Cette déclaration de Maria Fekter, ministre autrichien des Finances, membre du parti conservateur ÖVP, a été prononcée le 17 septembre 2011, lors de la réunion des ministres européens des Finances en Pologne à Wroclaw, Selon cette dirigeante de la droite autrichienne, l’extermination des Juifs pendant la Shoah n’était donc qu’un avatar, un prétexte pour mettre en cause les riches. Sans surprise, Maria Fekter fait partie de l’aile droite du parti conservateur. Ministre de l’Intérieur dans un précédent cabinet, sa politique dure en matière d’immigration, lui avait valu le surnom de « dame de fer »; elle se proclame aussi catholique pratiquante (voir Le négationnisme s'infiltre au sommet de l’Europe.)
En mars 2012 le dénommé Jacques Béhague, Vice Président UMP du Conseil Général des Hautes-Pyrénées et Conseiller général, a publié sur son site Internet le texte suivant, ensuite supprimé face au tollé:
"...M. François HOLLANDE cultive la haine des riches, et ce depuis longtemps… Une vidéo est d’ailleurs disponible sur Internet dans laquelle il affirme explicitement « qu’il n’aime pas les riches, qu’il en convient » !!!

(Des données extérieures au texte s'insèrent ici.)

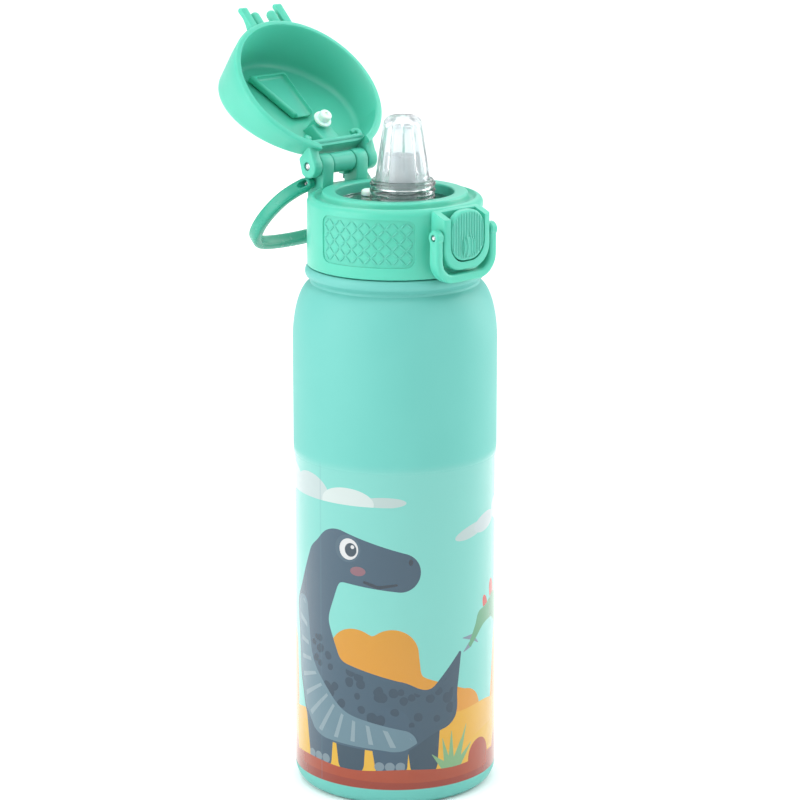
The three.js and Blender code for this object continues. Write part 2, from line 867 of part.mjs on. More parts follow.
// ---------------------------------------------------------------- cap, drawn closed

// A turned form whose heights are scaled so that its flat top slopes down to the hinge.
function slopedForm(outline) {
  const geometry = turnedGeometry(outline, roundSegments);
  const at = geometry.attributes.position;
  for (let i = 0; i < at.count; i += 1) {
    const lift = at.getZ(i) - rimHeight;
    at.setZ(i, rimHeight + lift * (1 - (capSlope * at.getY(i)) / capDepth));
  }
  return solid(geometry);
}

function ceilingAt(y) {
  return rimHeight + (capDepth - capWall) * (1 - (capSlope * y) / capDepth);
}

function earOutline() {
  const wallPlace = hingeBack - earRadius - 0.6;
  const shape = new THREE.Shape();
  shape.moveTo(wallPlace, rimHeight + 1);
  shape.lineTo(hingeBack, pinHeight - earRadius);
  shape.absarc(hingeBack, pinHeight, earRadius, -0.5 * Math.PI, 0.5 * Math.PI, false);
  shape.lineTo(wallPlace, pinHeight + 0.9);
  return shape;
}

function horn(x) {
  const base = rimHeight + 0.5;
  return acrossX(outlineShape([
    [-capRimRadius + 2.4, base],
    [-hornReach + 1, base],
    [-hornReach, base + 0.8],
    [-hornReach + 0.2, base + hornHeight - 0.5],
    [-hornReach + 1.1, base + hornHeight],
    [-capRimRadius - 3.5, base + hornHeight - 0.5],
    [-capRimRadius + 1.9, base + hornHeight + 1.4],
  ]), x - hornWidth / 2, x + hornWidth / 2);
}

function knob(x) {
  const length = knobReach - capRimRadius + 2.2;
  const geometry = new THREE.CapsuleGeometry(knobRadius, length - knobRadius, 4, 14);
  geometry.translate(x, -knobReach + knobRadius + (length - knobRadius) / 2, 0);
  geometry.translate(0, 0, rimHeight + 0.4 + knobRadius);
  return solid(geometry);
}

function capShell() {
  const top = rimHeight + capDepth;
  const outside = slopedForm([
    [0, rimHeight],
    [capRimRadius - 0.6, rimHeight],
    [capRimRadius, rimHeight + 0.6],
    ...arc(capTopRadius - capRounding, top - capRounding, capRounding, capRounding, 10, 90, 4),
    [0, top],
  ]);
  const within = capTopRadius - capWall;
  const innerRounding = 1.6;
  const cavity = slopedForm([
    [0, rimHeight - 1],
    [capRimRadius - capRimWall, rimHeight - 1],
    [capRimRadius - capRimWall, rimHeight + 0.5],
    ...arc(
      within - innerRounding, top - capWall - innerRounding, innerRounding, innerRounding, 10, 90, 2,
    ),
    [0, top - capWall],
  ]);
  const notchFront = hingeBack - postRadius - runGap - 0.3;
  const cheek = earInner + capNotchWall;
  const notchWall = block(
    -cheek, cheek, notchFront - capNotchWall, capRimRadius + 1, rimHeight + capNotchLift, top,
  );
  const notch = block(-earInner, earInner, notchFront, capRimRadius + 9, rimHeight - 1, top + 5);
  const ear = earOutline();
  const ears = [acrossX(ear, -earOuter, -earInner), acrossX(ear, earInner, earOuter)];
  const pinHole = rodX(hingePinRadius + touchGap, -earOuter - 1, earOuter + 1, hingeBack, pinHeight);
  const plugPost = rodZ(plugPostRadius, ventPlugTop(), ceilingAt(ventPlace) + 1, ventPlace, 20);
  const ramp = acrossX(outlineShape([
    [ventPlace, ventPlugTop() + 1.4],
    [notchFront - 1, rimHeight + capNotchLift + 1.2],
    [notchFront - 1, ceilingAt(notchFront) + 0.6],
    [ventPlace - 2, ceilingAt(ventPlace - 2) + 0.6],
  ]), -4, 4);
  const horns = [-1, 1].map((side) => horn(side * hornSpacing));
  const knobs = [-1, 1].map((side) => knob(side * knobSpacing));
  const hollow = cut(outside, cut(cavity, notchWall));
  return cut(join(cut(hollow, notch), ...ears, plugPost, ramp, ...horns, ...knobs), pinHole);
}

function ventPlugTop() {
  return plateTop + ventRise + 0.5 + plugLength;
}

function ventPlug() {
  const top = ventPlugTop() - touchGap;
  const tip = plateTop + ventRise + 0.5;
  return turned([
    [0, top],
    [plugFlange - 0.4, top],
    [plugFlange, top - 0.6],
    [plugFlange - 0.4, top - 1.2],
    [plugRadius, top - 1.3],
    [plugRadius, tip + 0.8],
    [plugRadius - 0.8, tip],
    [0, tip],
  ], 20, ventPlace);
}

// A trapezoid seen from below, between two heights.
function trapezoid(front, back, frontHalf, backHalf) {
  const shape = outlineShape([
    [-frontHalf, -front],
    [frontHalf, -front],
    [backHalf, back],
    [-backHalf, back],
  ]);
  const geometry = new THREE.ExtrudeGeometry(shape, { depth: 40, bevelEnabled: false });
  geometry.translate(0, 0, rimHeight);
  return solid(geometry);
}

// Everything between two sloping planes that lie a distance below the cap's ceiling.
function belowCeiling(near, far) {
  return acrossX(outlineShape([
    [-40, ceilingAt(-40) - far],
    [40, ceilingAt(40) - far],
    [40, ceilingAt(40) - near],
    [-40, ceilingAt(-40) - near],
  ]), -30, 30);
}

function spoutPresser() {
  const frontHalf = presserFrontWidth / 2;
  const backHalf = presserBackWidth / 2;
  const outer = trapezoid(presserFront, presserBack, frontHalf, backHalf)
    .intersect(belowCeiling(touchGap, presserDrop));
  const scoop = trapezoid(
    presserFront - presserWall, presserBack + 1, frontHalf - presserWall, backHalf - presserWall,
  ).intersect(belowCeiling(touchGap + presserWall, presserDrop + 1));
  return outer.subtract(scoop);
}

// ---------------------------------------------------------------- assembly

const group = new THREE.Group();

function part(name, body, material, parent = group) {
  const mesh = new THREE.Mesh(geometryOf(body), material);
  mesh.name = name;
  parent.add(mesh);
}

part('outer_shell', outerShell(), plastic(mint, 0.55));
part('inner_liner', innerLiner(), steel(0.35));
part('base_plate', basePlate(), plastic(mint, 0.55));

part('lid_gasket', lidGasket(), plastic(0xf2f4f2, 0.6));

part('lid_collar', lidCollar(), plastic(mint));
part('clear_insert', clearInsert(), clearPlastic(0xe6eeec, 0.45));
part('spout_nut', spoutNut(), clearPlastic(0xdfe9e6, 0.45));
part('silicone_spout', siliconeSpout(), clearPlastic(0xdcecf6, 0.5));
part('spout_stem', spoutStem(), clearPlastic(0xf4f7f8, 0.85));
part('straw_tube', strawTube(), clearPlastic(0xf4f7f8, 0.7));
part('vent_valve', ventValve(), plastic(0xf2f4f2, 0.6));

const pinSpan = earOuter - touchGap;
part('hinge_pin', rodX(hingePinRadius, -pinSpan, pinSpan, hingeBack, pinHeight), steel());
part('hinge_barrel', hingeBarrel(), plastic(deepMint));
part('hinge_spring', hingeSpring(), steel(0.3));

const latchPinSpan = bailOuter - 0.2;
part(
  'latch_pin',
  rodX(latchPinRadius, -latchPinSpan, latchPinSpan, -latchPinBack, latchPinZ, 16),
  steel(),
);
part('latch_spring', latchSpring(), steel(0.3));
for (const [side, sign] of [['left', -1], ['right', 1]]) {
  const ends = [sign * (postInner + 1.3), sign * (handleEyeInner + handleEyeThickness - 0.3)];
  ends.sort((a, b) => a - b);
  part(`handle_pin_${side}`, rodX(handlePinRadius, ...ends, handleBack, handlePivotZ, 16), steel());
}

part('latch_button', latchButton(), plastic(mint));
part('lock_bail', lockBail(), plastic(mint));
part('carry_handle', carryHandle(), plastic(deepMint));

// The cap's group turns on the hinge pin; its pieces are drawn closed.
const cap = new THREE.Group();
cap.position.set(0, hingeBack, pinHeight);
cap.rotation.x = THREE.MathUtils.degToRad(-openAngle);
const capFrame = new THREE.Group();
capFrame.position.set(0, -hingeBack, -pinHeight);
cap.add(capFrame);
group.add(cap);

part('cap_shell', capShell(), plastic(mint), capFrame);
part('spout_presser', spoutPresser(), plastic(mint), capFrame);
part('vent_plug', ventPlug(), plastic(0xeef4f0, 0.5), capFrame);

export default group;
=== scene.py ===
# %% [markdown]
# # A child's insulated water bottle
#
# The bottle is a steel flask with a screw lid. On the lid stand a soft drinking spout, a flip cap on a
# sprung hinge, a latch with a lock bail, and a carry loop. The solids that decide its size are packed
# already, so this lesson loads them as a fixed frame and dresses them: finer meshes and real finishes.
# We could also model it all afresh here, but then the pieces would no longer fit the joints.

# %% Load the frame
import json
import math

import bmesh
import bpy
from mathutils import Matrix, Vector


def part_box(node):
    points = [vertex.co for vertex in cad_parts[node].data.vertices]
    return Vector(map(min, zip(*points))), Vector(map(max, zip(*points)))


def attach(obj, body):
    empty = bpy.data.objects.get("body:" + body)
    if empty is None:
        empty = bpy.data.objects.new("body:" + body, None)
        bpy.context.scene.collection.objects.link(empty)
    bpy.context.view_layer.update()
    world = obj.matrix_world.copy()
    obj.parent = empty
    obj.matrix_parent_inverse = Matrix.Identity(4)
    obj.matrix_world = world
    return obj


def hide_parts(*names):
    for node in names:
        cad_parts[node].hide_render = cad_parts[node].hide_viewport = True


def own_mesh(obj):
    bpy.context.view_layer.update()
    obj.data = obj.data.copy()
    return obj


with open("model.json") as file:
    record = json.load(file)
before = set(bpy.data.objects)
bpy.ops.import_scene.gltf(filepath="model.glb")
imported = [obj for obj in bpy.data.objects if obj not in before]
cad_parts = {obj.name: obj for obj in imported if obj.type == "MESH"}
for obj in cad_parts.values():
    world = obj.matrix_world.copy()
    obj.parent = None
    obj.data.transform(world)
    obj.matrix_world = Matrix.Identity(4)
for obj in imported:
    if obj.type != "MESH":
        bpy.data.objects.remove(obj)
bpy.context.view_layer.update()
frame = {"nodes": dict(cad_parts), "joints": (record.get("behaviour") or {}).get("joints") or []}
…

Cette haine des riches a déjà été développée par Adolf HITLER au travers des juifs.
J’accuse Monsieur HOLLANDE de faire renaître ces mêmes haines qui ont conduit l’humanité dans ce que nous avons connu de plus effroyable et de nauséabonde (sic !).J’accuse Monsieur HOLLANDE de prôner le nettoyage ethnique de tous ceux qui auraient le malheur de « trop » gagner d’argent…
– Soit par la confiscation de leurs biens et de leurs revenus.
– Soit par l’incitation à l’émigration.
Monsieur HOLLANDE est donc – Soit un criminel à l’encontre d’une population, celle des « riches », au même titre que Hitler en son temps quand celui-ci s’est lui aussi attaqué aux riches au travers des juifs.»
Loin de représenter un dérapage isolé, la diatribe de Pierre Kosciusko-Morizet s’inscrit dans une tradition française et européenne.